(Task requirements) All of the material below is to be returned exactly.
Start of Provided data
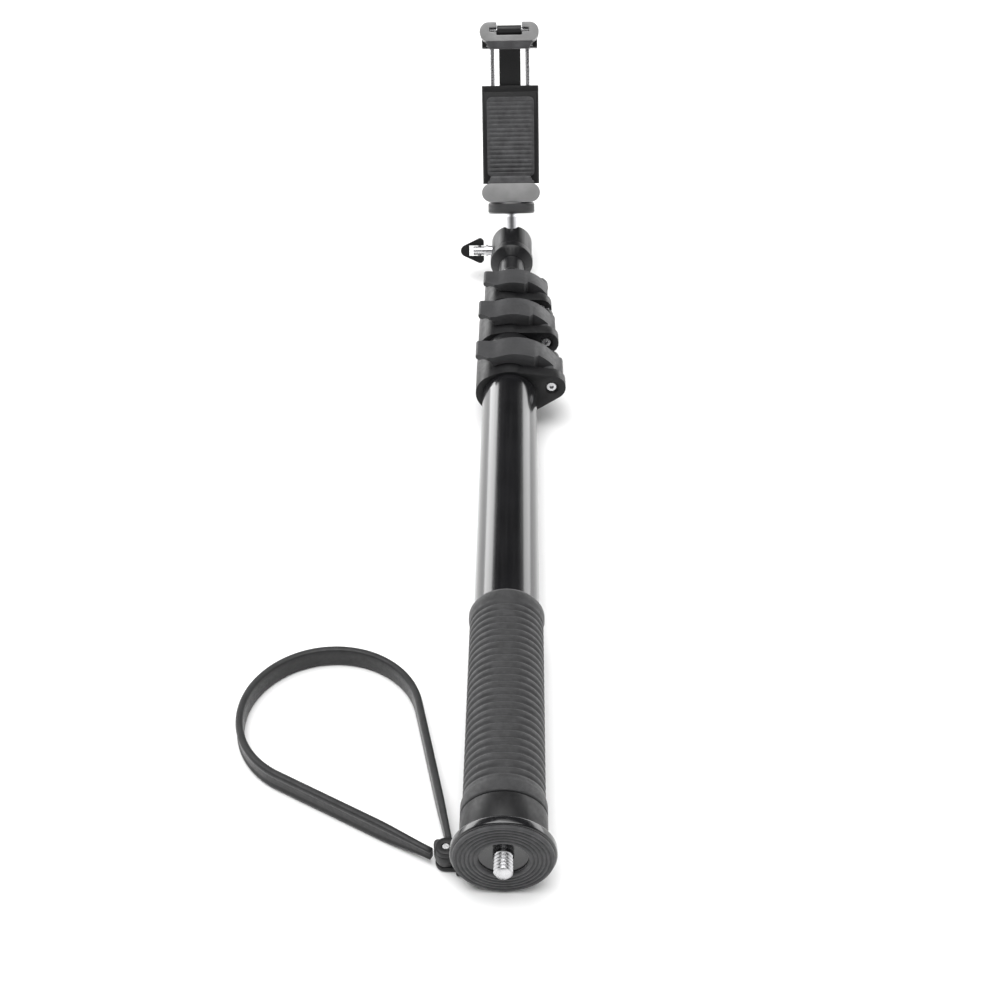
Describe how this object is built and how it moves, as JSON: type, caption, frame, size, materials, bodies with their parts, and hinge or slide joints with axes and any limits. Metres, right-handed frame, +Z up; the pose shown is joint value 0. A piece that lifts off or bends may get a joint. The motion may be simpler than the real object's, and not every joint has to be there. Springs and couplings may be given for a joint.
{
  "type": "selfie stick",
  "caption": "Hand-held telescopic pole with flip locks, a ball head, a phone clamp that opens and folds, a camera platform at the butt and a wrist strap.",
  "frame": {"origin": "on the pole's axis at the outer face of the camera platform, at the butt", "axes": "+Y along the pole from the butt to the phone clamp, +Z up, which is the side that faces the user, +X to the right as the user looks along the pole"},
  "size_m": [0.1195, 0.4469, 0.1196],
  "materials": {
    "anodised_black": "gloss black anodised aluminium",
    "black_plastic": "satin moulded",
    "lever_plastic": "satin dark grey",
    "grip_rubber": "matt ribbed",
    "strap_rubber": "matt",
    "pad_rubber": "matt",
    "jaw_grey": "satin mid grey",
    "steel": "bright",
    "chrome": "polished",
    "brass": "machined",
    "nylon": "natural nylon"
  },
  "bodies": {
    "pole": {"hand_tube": "anodised_black", "hand_grip": "grip_rubber", "butt_collar": "black_plastic", "camera_platform": "anodised_black", "platform_pad": "grip_rubber", "camera_screw": "steel", "strap_pin": "steel", "lock_1_collar": "black_plastic", "lock_1_pivot": "steel", "lock_1_shoe": "nylon", "lock_1_nut": "steel"},
    "strap": {"wrist_strap": "strap_rubber"},
    "lever_1": {"lock_1_lever": "lever_plastic"},
    "second_section": {"second_tube": "anodised_black", "second_glide": "nylon", "lock_2_collar": "black_plastic", "lock_2_pivot": "steel", "lock_2_shoe": "nylon", "lock_2_nut": "steel"},
    "lever_2": {"lock_2_lever": "lever_plastic"},
    "third_section": {"third_tube": "anodised_black", "third_glide": "nylon", "lock_3_collar": "black_plastic", "lock_3_pivot": "steel", "lock_3_shoe": "nylon", "lock_3_nut": "steel"},
    "lever_3": {"lock_3_lever": "lever_plastic"},
    "tip_section": {"tip_tube": "anodised_black", "tip_glide": "nylon", "head_base": "anodised_black", "head_screw": "steel"},
    "ball_housing": {"ball_housing": "anodised_black", "ball_seat": "nylon", "ball_brake": "nylon"},
    "knob": {"knob_screw": "steel", "knob_pin": "steel"},
    "knob_ring": {"knob_ring": "black_plastic"},
    "ball": {"ball_stem": "chrome"},
    "lock_wheel": {"lock_wheel": "anodised_black"},
    "clamp": {"lower_jaw": "jaw_grey", "lower_pad": "pad_rubber", "back_pad": "pad_rubber", "thread_insert": "brass", "rear_insert": "brass", "clamp_housing": "black_plastic", "housing_cap": "black_plastic", "clamp_springs": "steel"},
    "clamp_slider": {"clamp_slider": "black_plastic", "guide_rods": "steel", "slider_screws": "steel", "jaw_hinge_pin": "steel"},
    "upper_jaw": {"upper_jaw": "jaw_grey", "upper_pad": "pad_rubber"}
  },
  "joints": [
    {"name": "strap_swing", "type": "hinge", "parent": "pole", "child": "strap", "pos_m": [-0.0185, 0.011, -0.0126], "axis": [0, 0, 1], "range_deg": [-12, 90]},
    {"name": "lever_1_flip", "type": "hinge", "parent": "pole", "child": "lever_1", "pos_m": [0.0184, 0.263, 0.0052], "axis": [0, 1, 0], "range_deg": [0, 100]},
    {"name": "lever_2_flip", "type": "hinge", "parent": "second_section", "child": "lever_2", "pos_m": [0.0162, 0.2966, 0.0065], "axis": [0, 1, 0], "range_deg": [0, 100]},
    {"name": "lever_3_flip", "type": "hinge", "parent": "third_section", "child": "lever_3", "pos_m": [0.014, 0.3271, 0.0056], "axis": [0, 1, 0], "range_deg": [0, 100]},
    {"name": "second_slide", "type": "slide", "parent": "pole", "child": "second_section", "axis": [0, 1, 0], "range_m": [0, 0.2]},
    {"name": "third_slide", "type": "slide", "parent": "second_section", "child": "third_section", "axis": [0, 1, 0], "range_m": [0, 0.2]},
    {"name": "tip_slide", "type": "slide", "parent": "third_section", "child": "tip_section", "axis": [0, 1, 0], "range_m": [0, 0.2]},
    {"name": "head_pan", "type": "hinge", "parent": "tip_section", "child": "ball_housing", "pos_m": [0, 0.3822, 0], "axis": [0, 1, 0], "continuous": true},
    {"name": "stem_tilt", "type": "hinge", "parent": "ball_housing", "child": "ball", "pos_m": [0, 0.3822, 0], "axis": [0.9993, 0, 0.0384], "range_deg": [-84, 0]},
    {"name": "knob_spin", "type": "hinge", "parent": "ball_housing", "child": "knob", "pos_m": [-0.01279, 0.38, -0.00049], "axis": [-0.9993, 0, -0.0384], "continuous": true},
    {"name": "ring_fold", "type": "hinge", "parent": "knob", "child": "knob_ring", "pos_m": [-0.01659, 0.38, -0.00064], "axis": [-0.0339, 0.4695, 0.8823], "range_deg": [-90, 90]},
    {"name": "wheel_spin", "type": "hinge", "parent": "ball", "child": "lock_wheel", "pos_m": [-0.00068, 0.39159, 0.01765], "axis": [-0.0339, 0.4695, 0.8823], "continuous": true},
    {"name": "clamp_spin", "type": "hinge", "parent": "ball", "child": "clamp", "pos_m": [-0.00092, 0.39488, 0.02382], "axis": [-0.0339, 0.4695, 0.8823], "continuous": true},
    {"name": "jaw_slide", "type": "slide", "parent": "clamp", "child": "clamp_slider", "axis": [-0.0339, 0.4695, 0.8823], "range_m": [-0.017, 0.012]},
    {"name": "jaw_fold", "type": "hinge", "parent": "clamp_slider", "child": "upper_jaw", "pos_m": [-0.00375, 0.42638, 0.09751], "axis": [-0.9993, 0, -0.0384], "range_deg": [0, 90]}
  ]
}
End of Provided data
(Exercise solution)
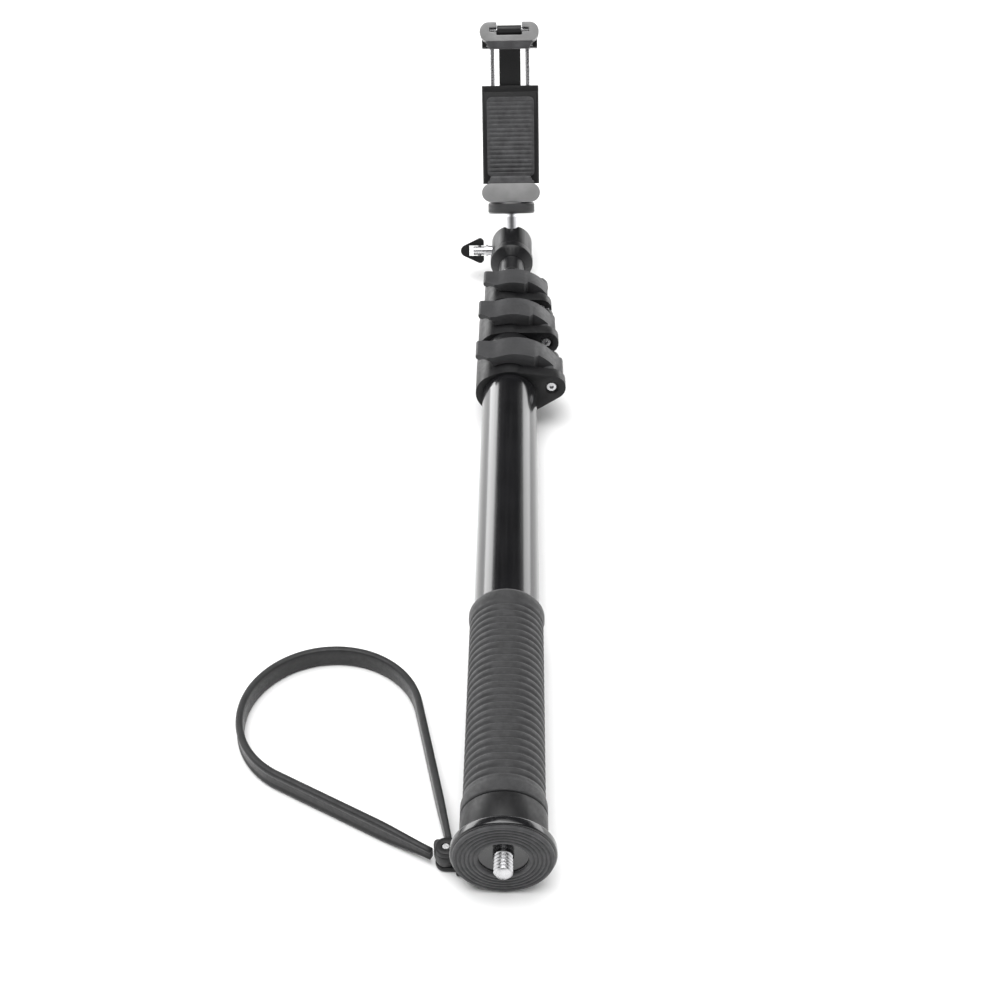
Describe how this object is built and how it moves, as JSON: type, caption, frame, size, materials, bodies with their parts, and hinge or slide joints with axes and any limits. Metres, right-handed frame, +Z up; the pose shown is joint value 0. A piece that lifts off or bends may get a joint. The motion may be simpler than the real object's, and not every joint has to be there. Springs and couplings may be given for a joint.
{
  "type": "selfie stick",
  "caption": "Hand-held telescopic pole with flip locks, a ball head, a phone clamp that opens and folds, a camera platform at the butt and a wrist strap.",
  "frame": {"origin": "on the pole's axis at the outer face of the camera platform, at the butt", "axes": "+Y along the pole from the butt to the phone clamp, +Z up, which is the side that faces the user, +X to the right as the user looks along the pole"},
  "size_m": [0.1195, 0.4469, 0.1196],
  "materials": {
    "anodised_black": "gloss black anodised aluminium",
    "black_plastic": "satin moulded",
    "lever_plastic": "satin dark grey",
    "grip_rubber": "matt ribbed",
    "strap_rubber": "matt",
    "pad_rubber": "matt",
    "jaw_grey": "satin mid grey",
    "steel": "bright",
    "chrome": "polished",
    "brass": "machined",
    "nylon": "natural nylon"
  },
  "bodies": {
    "pole": {"hand_tube": "anodised_black", "hand_grip": "grip_rubber", "butt_collar": "black_plastic", "camera_platform": "anodised_black", "platform_pad": "grip_rubber", "camera_screw": "steel", "strap_pin": "steel", "lock_1_collar": "black_plastic", "lock_1_pivot": "steel", "lock_1_shoe": "nylon", "lock_1_nut": "steel"},
    "strap": {"wrist_strap": "strap_rubber"},
    "lever_1": {"lock_1_lever": "lever_plastic"},
    "second_section": {"second_tube": "anodised_black", "second_glide": "nylon", "lock_2_collar": "black_plastic", "lock_2_pivot": "steel", "lock_2_shoe": "nylon", "lock_2_nut": "steel"},
    "lever_2": {"lock_2_lever": "lever_plastic"},
    "third_section": {"third_tube": "anodised_black", "third_glide": "nylon", "lock_3_collar": "black_plastic", "lock_3_pivot": "steel", "lock_3_shoe": "nylon", "lock_3_nut": "steel"},
    "lever_3": {"lock_3_lever": "lever_plastic"},
    "tip_section": {"tip_tube": "anodised_black", "tip_glide": "nylon", "head_base": "anodised_black", "head_screw": "steel"},
    "ball_housing": {"ball_housing": "anodised_black", "ball_seat": "nylon", "ball_brake": "nylon"},
    "knob": {"knob_screw": "steel", "knob_pin": "steel"},
    "knob_ring": {"knob_ring": "black_plastic"},
    "ball": {"ball_stem": "chrome"},
    "lock_wheel": {"lock_wheel": "anodised_black"},
    "clamp": {"lower_jaw": "jaw_grey", "lower_pad": "pad_rubber", "back_pad": "pad_rubber", "thread_insert": "brass", "rear_insert": "brass", "clamp_housing": "black_plastic", "housing_cap": "black_plastic", "clamp_springs": "steel"},
    "clamp_slider": {"clamp_slider": "black_plastic", "guide_rods": "steel", "slider_screws": "steel", "jaw_hinge_pin": "steel"},
    "upper_jaw": {"upper_jaw": "jaw_grey", "upper_pad": "pad_rubber"}
  },
  "joints": [
    {"name": "strap_swing", "type": "hinge", "parent": "pole", "child": "strap", "pos_m": [-0.0185, 0.011, -0.0126], "axis": [0, 0, 1], "range_deg": [-12, 90]},
    {"name": "lever_1_flip", "type": "hinge", "parent": "pole", "child": "lever_1", "pos_m": [0.0184, 0.263, 0.0052], "axis": [0, 1, 0], "range_deg": [0, 100]},
    {"name": "lever_2_flip", "type": "hinge", "parent": "second_section", "child": "lever_2", "pos_m": [0.0162, 0.2966, 0.0065], "axis": [0, 1, 0], "range_deg": [0, 100]},
    {"name": "lever_3_flip", "type": "hinge", "parent": "third_section", "child": "lever_3", "pos_m": [0.014, 0.3271, 0.0056], "axis": [0, 1, 0], "range_deg": [0, 100]},
    {"name": "second_slide", "type": "slide", "parent": "pole", "child": "second_section", "axis": [0, 1, 0], "range_m": [0, 0.2]},
    {"name": "third_slide", "type": "slide", "parent": "second_section", "child": "third_section", "axis": [0, 1, 0], "range_m": [0, 0.2]},
    {"name": "tip_slide", "type": "slide", "parent": "third_section", "child": "tip_section", "axis": [0, 1, 0], "range_m": [0, 0.2]},
    {"name": "head_pan", "type": "hinge", "parent": "tip_section", "child": "ball_housing", "pos_m": [0, 0.3822, 0], "axis": [0, 1, 0], "continuous": true},
    {"name": "stem_tilt", "type": "hinge", "parent": "ball_housing", "child": "ball", "pos_m": [0, 0.3822, 0], "axis": [0.9993, 0, 0.0384], "range_deg": [-84, 0]},
    {"name": "knob_spin", "type": "hinge", "parent": "ball_housing", "child": "knob", "pos_m": [-0.01279, 0.38, -0.00049], "axis": [-0.9993, 0, -0.0384], "continuous": true},
    {"name": "ring_fold", "type": "hinge", "parent": "knob", "child": "knob_ring", "pos_m": [-0.01659, 0.38, -0.00064], "axis": [-0.0339, 0.4695, 0.8823], "range_deg": [-90, 90]},
    {"name": "wheel_spin", "type": "hinge", "parent": "ball", "child": "lock_wheel", "pos_m": [-0.00068, 0.39159, 0.01765], "axis": [-0.0339, 0.4695, 0.8823], "continuous": true},
    {"name": "clamp_spin", "type": "hinge", "parent": "ball", "child": "clamp", "pos_m": [-0.00092, 0.39488, 0.02382], "axis": [-0.0339, 0.4695, 0.8823], "continuous": true},
    {"name": "jaw_slide", "type": "slide", "parent": "clamp", "child": "clamp_slider", "axis": [-0.0339, 0.4695, 0.8823], "range_m": [-0.017, 0.012]},
    {"name": "jaw_fold", "type": "hinge", "parent": "clamp_slider", "child": "upper_jaw", "pos_m": [-0.00375, 0.42638, 0.09751], "axis": [-0.9993, 0, -0.0384], "range_deg": [0, 90]}
  ]
}